CM-CIC 10s offer ‘reality check’, Hypo OÖ to hit road
A CM-CIC EUR1bn 10 year covered bond provided a “reality check” today (Monday) after demand was lower than for a more expensive Caffil 10 year last week, with a lack of secondary performance blamed, though CM-CIC’s EUR1.3bn book was still considered solid.
Leads Barclays, Danske, Deutsche and Nomura launched the new 10 year issue for Crédit Mutuel CIC Home Loan SFH with guidance of the mid-swaps plus 7bp area this morning. After around two hours and 40 minutes, the leads announced books had surpassed EUR1bn.
The spread was later set at 6bp with books over EUR1.25bn, before the size was fixed at EUR1bn with the book closing above EUR1.3bn.
“The book looks solid, and getting EUR1bn probably will have been important for the issuer,” said a syndicate banker away from the leads.
The deal was deemed to have offered a new issue premium of around 6bp versus the issuer’s curve, with syndicate bankers at and away from the leads seeing CM-CIC February 2026s – the issuer’s most recent benchmark, having been priced in January – at minus 5bp, mid, its April 2026s also at minus 5bp, and its September 2027s at minus 1.5bp.
CM-CIC’s approach in offering an elevated new issue premium was in line with that used by many other issuers in recent weeks, said syndicate bankers.
“It is the only way to go,” said one. “If you offer a healthy NIP for a strong name, you will get your deal done.”
On Tuesday Caffil priced a EUR1.5bn 10 year issue at 4bp, offering a premium of as much as 10bp, according to syndicate bankers. The deal was seen trading today at around re-offer. Bankers noted that Caffil’s covered bonds trade slightly tighter than CM-CIC’s across the curve.
Syndicate bankers away from CM-CIC’s leads said the lack of performance in Caffil’s deal – despite it having attracted EUR2bn of orders – could explain the lower demand for CM-CIC’s 10 year even at a higher spread.
“There’s a bit of a reality check here, as we’ve seen that even at these spreads the secondary market isn’t catching fire,” said a syndicate banker that worked on Caffil’s deal. “I don’t see investors rushing to pick up a similar bond a week later after witnessing that even the Caffil deal, which they thought was a no-brainer, hasn’t really performed.

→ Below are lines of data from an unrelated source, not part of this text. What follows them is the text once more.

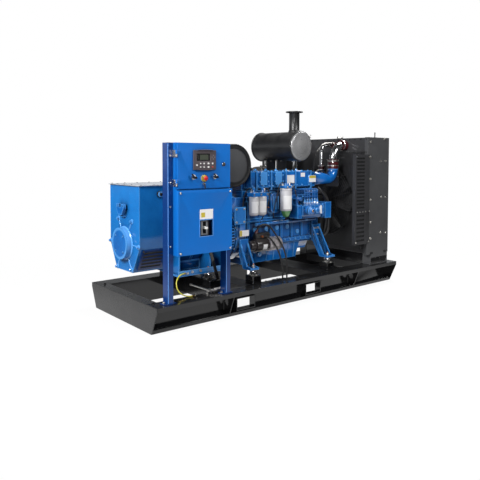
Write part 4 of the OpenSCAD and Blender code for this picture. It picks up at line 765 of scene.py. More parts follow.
piece("door_lock", [turned([(0, 3), (9, 3.4), (15, 2.6), (17, 0), (17, -3), (0, -3)], lock_at, "-y", 36),
                    round_box(lock_at + (-1.5, -4.2, -8), lock_at + (1.5, -2, 8), 1, "+y")], "polished", "door")
print("stop button and lock heights:", round(stop_at[2]), round(lock_at[2]))

# %% [markdown]
# The hinges show as two bright leaves on the door's left edge, each with a knuckle that stays with the
# cabinet. Four dome screws hold the lower cover.

# %% Hinges and cover screws
door_top = box("cabinet_door")[1][2]
hinge_z = [door_top - 86, door_top - 320]
wall_x = box("lower_cabinet")[0][0]
leaves = [round_box((wall_x - 4, -601, z - 30), (wall_x, -563, z + 28), 3, "+x") for z in hinge_z]
piece("hinge_leaves", leaves + screws([(wall_x - 4, -582, z + s * 18) for z in hinge_z for s in (-1, 1)], "-x", 4),
      "mount_steel", bevel=0.8)
knuckle = [(0, 0), (7.6, 0), (8.3, 0.8), (8.3, 23.2), (7.6, 24), (0, 24)]
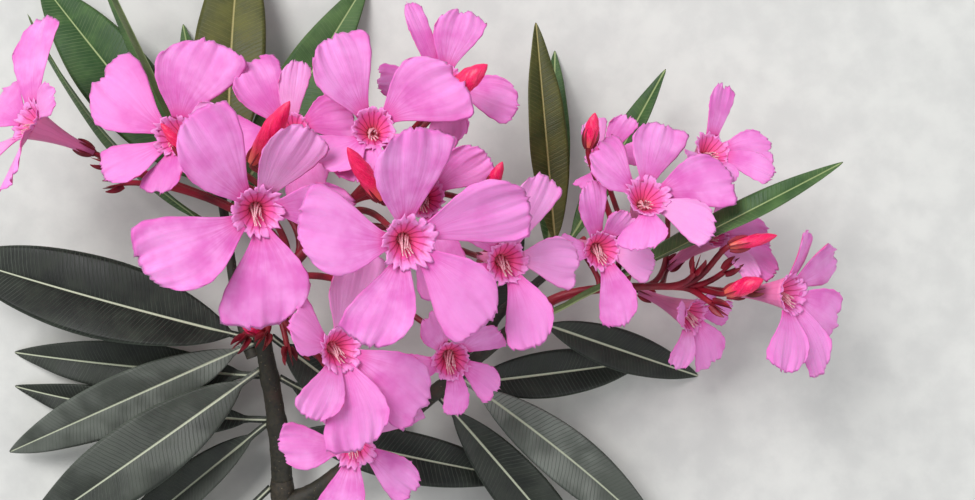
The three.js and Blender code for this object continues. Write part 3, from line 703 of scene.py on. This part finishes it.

“Caffil probably enjoyed a bit of a first=mover advantage.”
Hypo Oberösterreich announced this afternoon that it has mandated Commerzbank, Erste and LBBW to arrange a European roadshow ahead of a sub-benchmark euro covered bond expected to have a maturity of seven to 10 years. The roadshow will start on 2 May and end on 4 May.
The Austrian bank sold its first public covered bond, a EUR300m seven year issue, in October 2016.